| INPUT RECORDS |
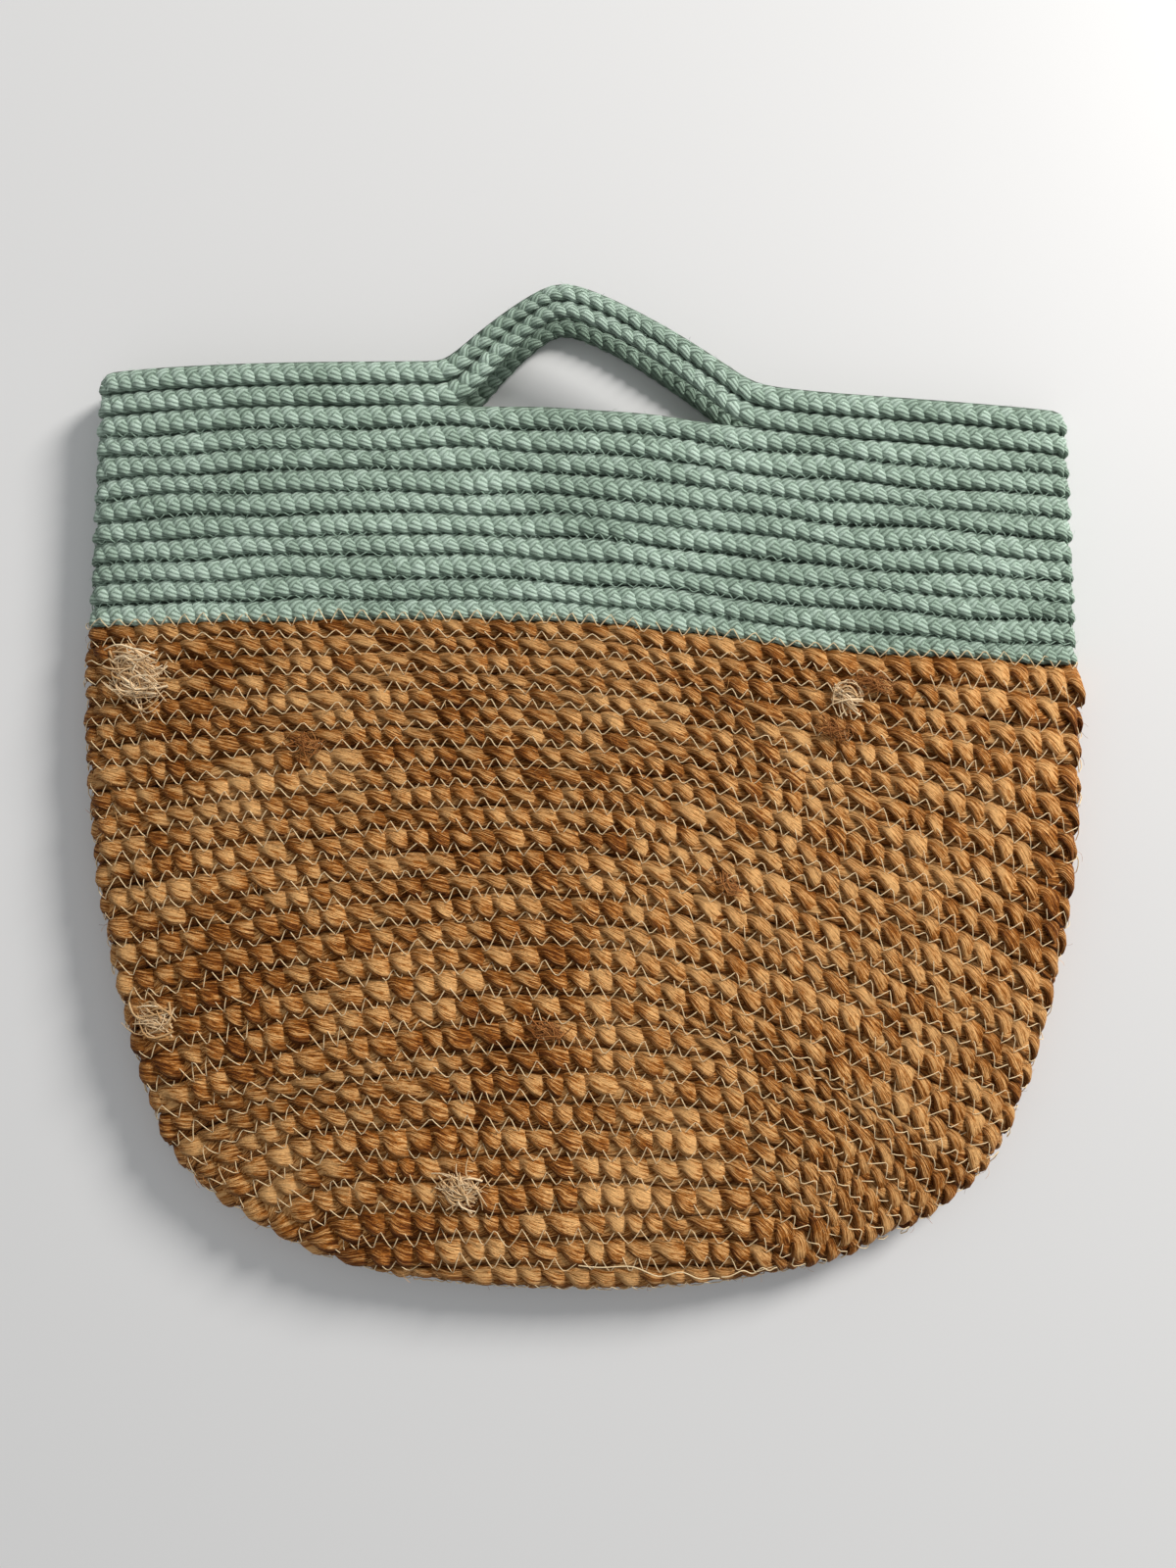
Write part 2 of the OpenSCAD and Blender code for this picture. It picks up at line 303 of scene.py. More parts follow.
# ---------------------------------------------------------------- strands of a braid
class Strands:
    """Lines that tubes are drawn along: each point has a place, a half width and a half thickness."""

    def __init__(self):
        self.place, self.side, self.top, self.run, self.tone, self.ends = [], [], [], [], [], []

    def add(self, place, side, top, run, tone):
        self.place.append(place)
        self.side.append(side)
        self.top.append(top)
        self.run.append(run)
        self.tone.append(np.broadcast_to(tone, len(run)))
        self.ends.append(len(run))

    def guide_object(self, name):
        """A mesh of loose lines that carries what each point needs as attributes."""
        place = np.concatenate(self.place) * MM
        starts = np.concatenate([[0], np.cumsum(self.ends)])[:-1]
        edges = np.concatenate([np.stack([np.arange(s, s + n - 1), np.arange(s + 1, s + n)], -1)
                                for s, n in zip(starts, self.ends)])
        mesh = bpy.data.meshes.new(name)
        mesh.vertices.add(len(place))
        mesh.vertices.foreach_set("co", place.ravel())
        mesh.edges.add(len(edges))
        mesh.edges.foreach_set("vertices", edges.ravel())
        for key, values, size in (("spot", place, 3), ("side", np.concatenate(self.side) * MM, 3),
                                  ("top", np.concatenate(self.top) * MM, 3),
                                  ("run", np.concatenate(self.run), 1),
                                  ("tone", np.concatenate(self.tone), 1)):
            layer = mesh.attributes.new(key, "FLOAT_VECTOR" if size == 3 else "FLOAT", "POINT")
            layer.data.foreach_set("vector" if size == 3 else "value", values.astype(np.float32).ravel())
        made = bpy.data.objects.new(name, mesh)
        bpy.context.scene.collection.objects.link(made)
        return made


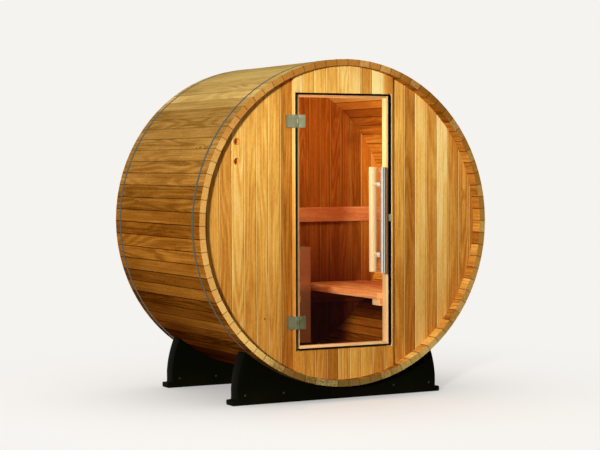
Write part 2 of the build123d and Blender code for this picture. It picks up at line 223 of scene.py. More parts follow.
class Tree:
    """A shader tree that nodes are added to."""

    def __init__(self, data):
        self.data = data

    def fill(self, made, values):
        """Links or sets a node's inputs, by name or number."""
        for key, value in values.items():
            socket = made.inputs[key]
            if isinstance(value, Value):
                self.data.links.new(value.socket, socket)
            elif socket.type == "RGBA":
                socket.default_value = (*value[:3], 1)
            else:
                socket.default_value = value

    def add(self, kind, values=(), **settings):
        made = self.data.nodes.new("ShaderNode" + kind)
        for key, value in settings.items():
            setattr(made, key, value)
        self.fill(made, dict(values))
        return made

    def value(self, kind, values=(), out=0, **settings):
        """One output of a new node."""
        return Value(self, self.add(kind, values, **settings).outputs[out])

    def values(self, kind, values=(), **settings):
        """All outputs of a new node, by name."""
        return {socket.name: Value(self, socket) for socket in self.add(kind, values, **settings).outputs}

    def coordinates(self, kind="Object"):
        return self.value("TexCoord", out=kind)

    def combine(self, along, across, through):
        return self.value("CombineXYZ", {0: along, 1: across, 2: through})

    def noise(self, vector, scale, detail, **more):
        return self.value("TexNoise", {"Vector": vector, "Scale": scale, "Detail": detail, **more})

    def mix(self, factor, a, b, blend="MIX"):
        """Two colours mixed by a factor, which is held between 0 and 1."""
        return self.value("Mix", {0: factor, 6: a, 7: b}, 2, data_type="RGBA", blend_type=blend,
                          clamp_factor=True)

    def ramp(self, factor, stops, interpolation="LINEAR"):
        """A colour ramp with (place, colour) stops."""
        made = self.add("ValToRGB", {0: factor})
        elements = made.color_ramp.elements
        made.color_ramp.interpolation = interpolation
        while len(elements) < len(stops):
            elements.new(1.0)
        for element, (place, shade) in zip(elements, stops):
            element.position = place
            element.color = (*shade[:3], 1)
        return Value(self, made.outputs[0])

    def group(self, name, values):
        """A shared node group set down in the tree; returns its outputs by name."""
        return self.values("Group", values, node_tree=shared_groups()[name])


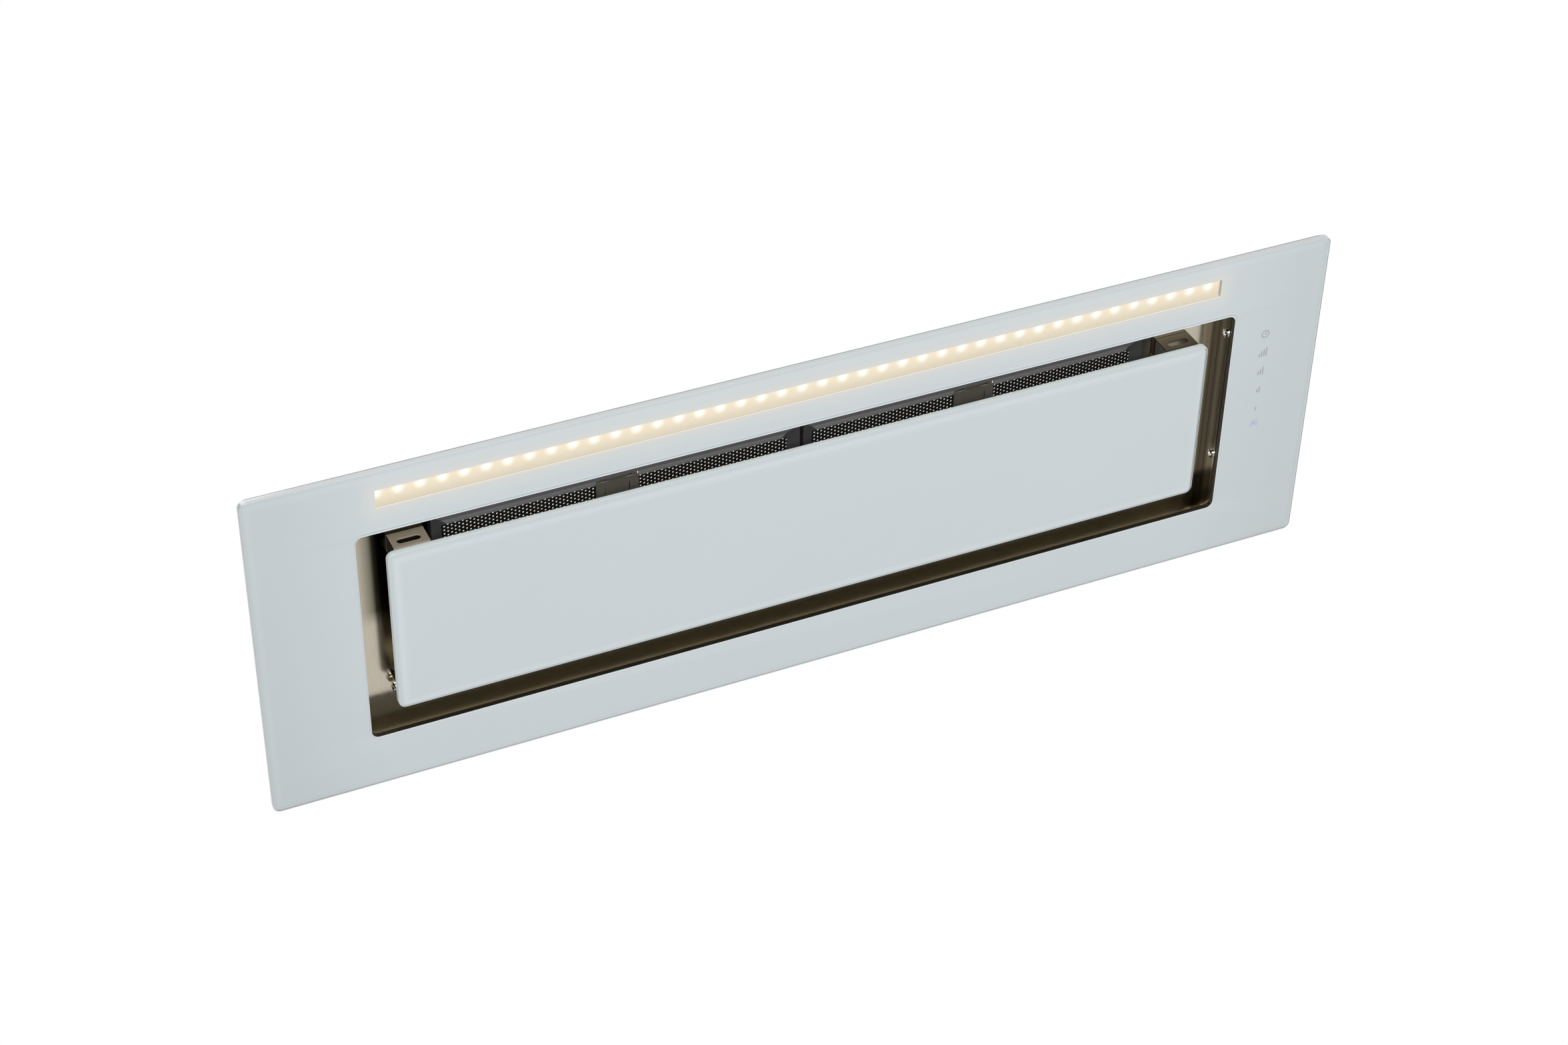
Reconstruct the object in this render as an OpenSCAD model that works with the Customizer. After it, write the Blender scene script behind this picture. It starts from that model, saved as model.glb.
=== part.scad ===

| GOAL OF THE EXERCISE |
The data above must be returned in full, exactly as written.

| ANSWER IN FULL |
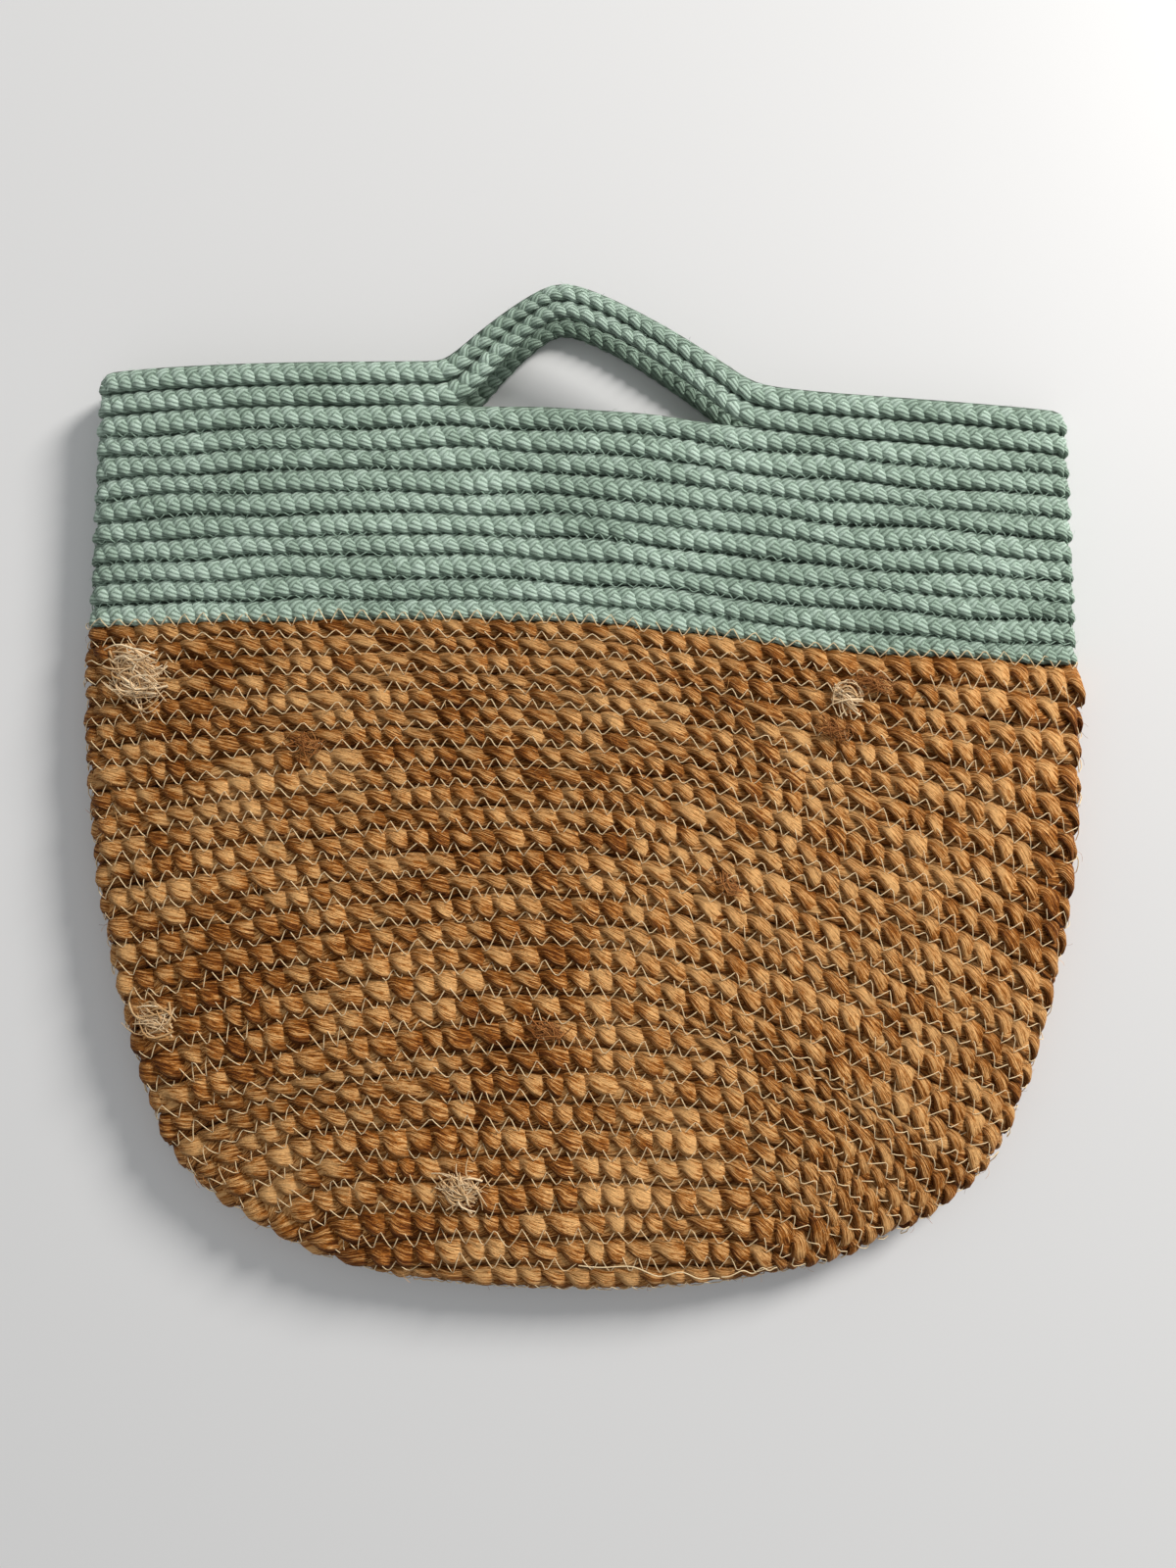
Write part 2 of the OpenSCAD and Blender code for this picture. It picks up at line 303 of scene.py. More parts follow.
# ---------------------------------------------------------------- strands of a braid
class Strands:
    """Lines that tubes are drawn along: each point has a place, a half width and a half thickness."""

    def __init__(self):
        self.place, self.side, self.top, self.run, self.tone, self.ends = [], [], [], [], [], []

    def add(self, place, side, top, run, tone):
        self.place.append(place)
        self.side.append(side)
        self.top.append(top)
        self.run.append(run)
        self.tone.append(np.broadcast_to(tone, len(run)))
        self.ends.append(len(run))

    def guide_object(self, name):
        """A mesh of loose lines that carries what each point needs as attributes."""
        place = np.concatenate(self.place) * MM
        starts = np.concatenate([[0], np.cumsum(self.ends)])[:-1]
        edges = np.concatenate([np.stack([np.arange(s, s + n - 1), np.arange(s + 1, s + n)], -1)
                                for s, n in zip(starts, self.ends)])
        mesh = bpy.data.meshes.new(name)
        mesh.vertices.add(len(place))
        mesh.vertices.foreach_set("co", place.ravel())
        mesh.edges.add(len(edges))
        mesh.edges.foreach_set("vertices", edges.ravel())
        for key, values, size in (("spot", place, 3), ("side", np.concatenate(self.side) * MM, 3),
                                  ("top", np.concatenate(self.top) * MM, 3),
                                  ("run", np.concatenate(self.run), 1),
                                  ("tone", np.concatenate(self.tone), 1)):
            layer = mesh.attributes.new(key, "FLOAT_VECTOR" if size == 3 else "FLOAT", "POINT")
            layer.data.foreach_set("vector" if size == 3 else "value", values.astype(np.float32).ravel())
        made = bpy.data.objects.new(name, mesh)
        bpy.context.scene.collection.objects.link(made)
        return made


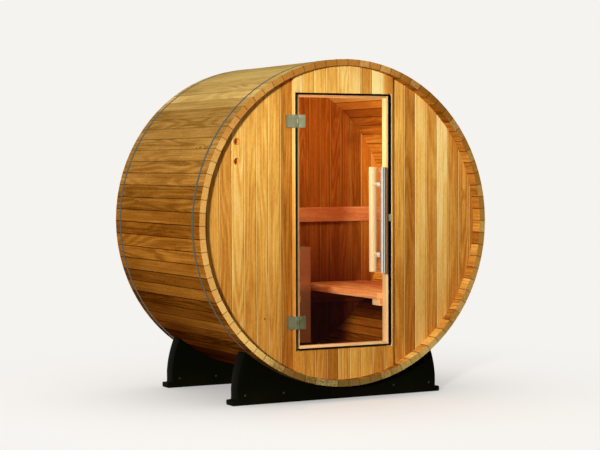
Write part 2 of the build123d and Blender code for this picture. It picks up at line 223 of scene.py. More parts follow.
class Tree:
    """A shader tree that nodes are added to."""

    def __init__(self, data):
        self.data = data

    def fill(self, made, values):
        """Links or sets a node's inputs, by name or number."""
        for key, value in values.items():
            socket = made.inputs[key]
            if isinstance(value, Value):
                self.data.links.new(value.socket, socket)
            elif socket.type == "RGBA":
                socket.default_value = (*value[:3], 1)
            else:
                socket.default_value = value

    def add(self, kind, values=(), **settings):
        made = self.data.nodes.new("ShaderNode" + kind)
        for key, value in settings.items():
            setattr(made, key, value)
        self.fill(made, dict(values))
        return made

    def value(self, kind, values=(), out=0, **settings):
        """One output of a new node."""
        return Value(self, self.add(kind, values, **settings).outputs[out])

    def values(self, kind, values=(), **settings):
        """All outputs of a new node, by name."""
        return {socket.name: Value(self, socket) for socket in self.add(kind, values, **settings).outputs}

    def coordinates(self, kind="Object"):
        return self.value("TexCoord", out=kind)

    def combine(self, along, across, through):
        return self.value("CombineXYZ", {0: along, 1: across, 2: through})

    def noise(self, vector, scale, detail, **more):
        return self.value("TexNoise", {"Vector": vector, "Scale": scale, "Detail": detail, **more})

    def mix(self, factor, a, b, blend="MIX"):
        """Two colours mixed by a factor, which is held between 0 and 1."""
        return self.value("Mix", {0: factor, 6: a, 7: b}, 2, data_type="RGBA", blend_type=blend,
                          clamp_factor=True)

    def ramp(self, factor, stops, interpolation="LINEAR"):
        """A colour ramp with (place, colour) stops."""
        made = self.add("ValToRGB", {0: factor})
        elements = made.color_ramp.elements
        made.color_ramp.interpolation = interpolation
        while len(elements) < len(stops):
            elements.new(1.0)
        for element, (place, shade) in zip(elements, stops):
            element.position = place
            element.color = (*shade[:3], 1)
        return Value(self, made.outputs[0])

    def group(self, name, values):
        """A shared node group set down in the tree; returns its outputs by name."""
        return self.values("Group", values, node_tree=shared_groups()[name])


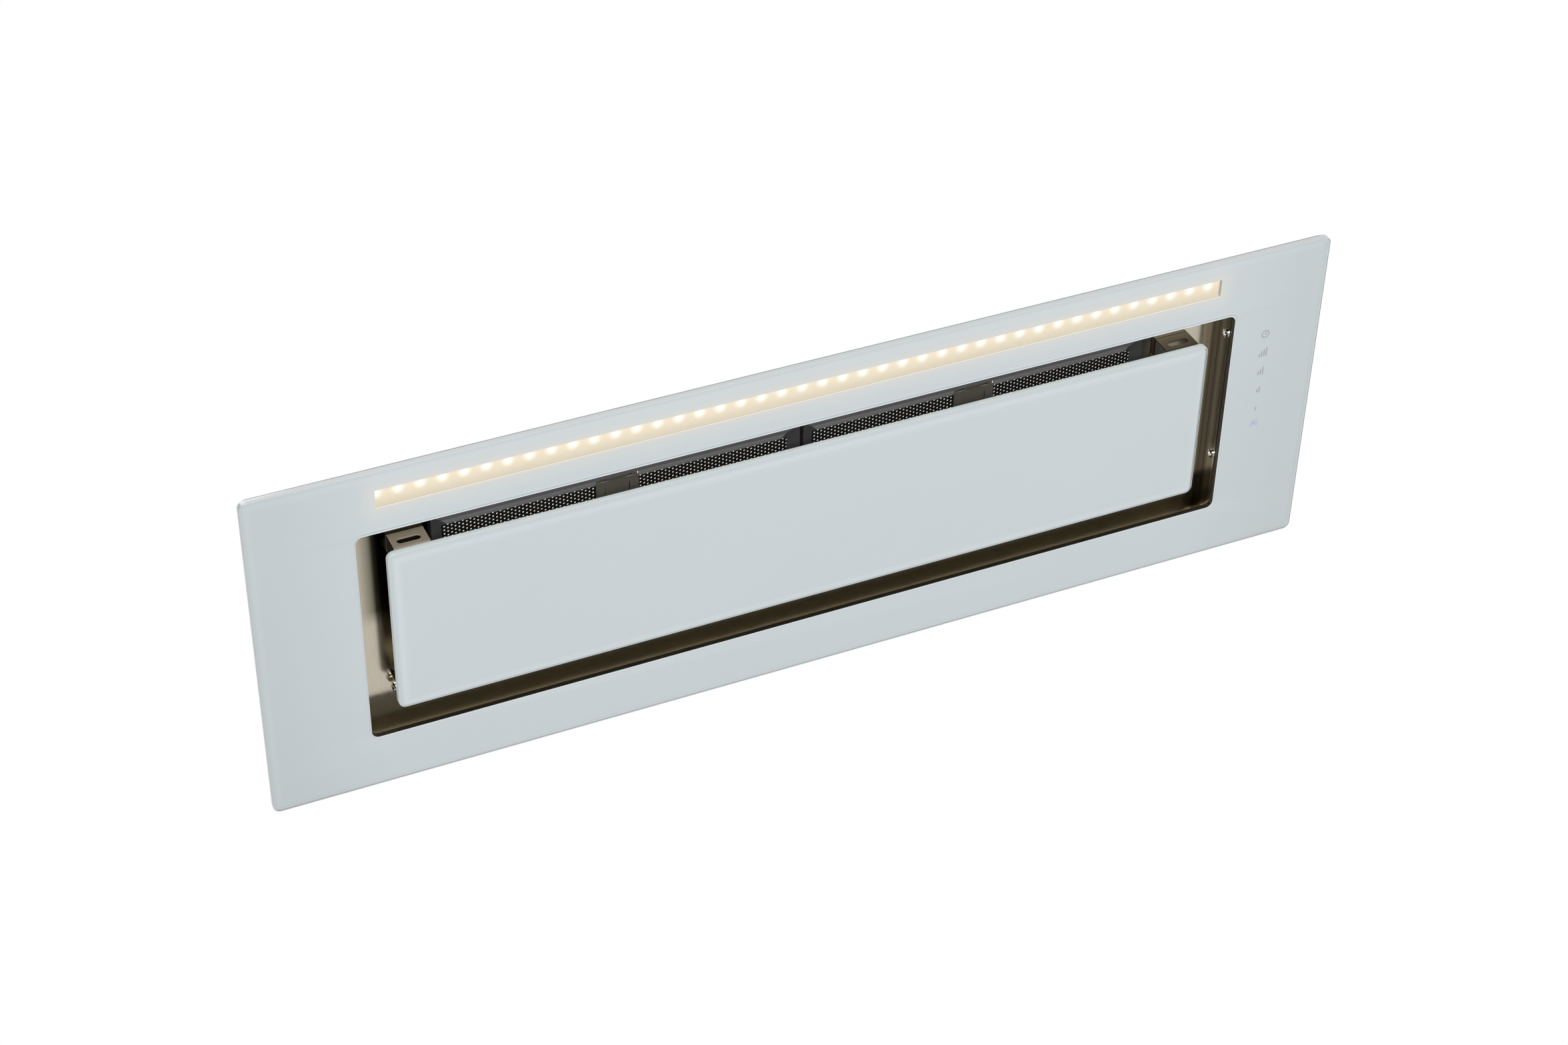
Reconstruct the object in this render as an OpenSCAD model that works with the Customizer. After it, write the Blender scene script behind this picture. It starts from that model, saved as model.glb.
=== part.scad ===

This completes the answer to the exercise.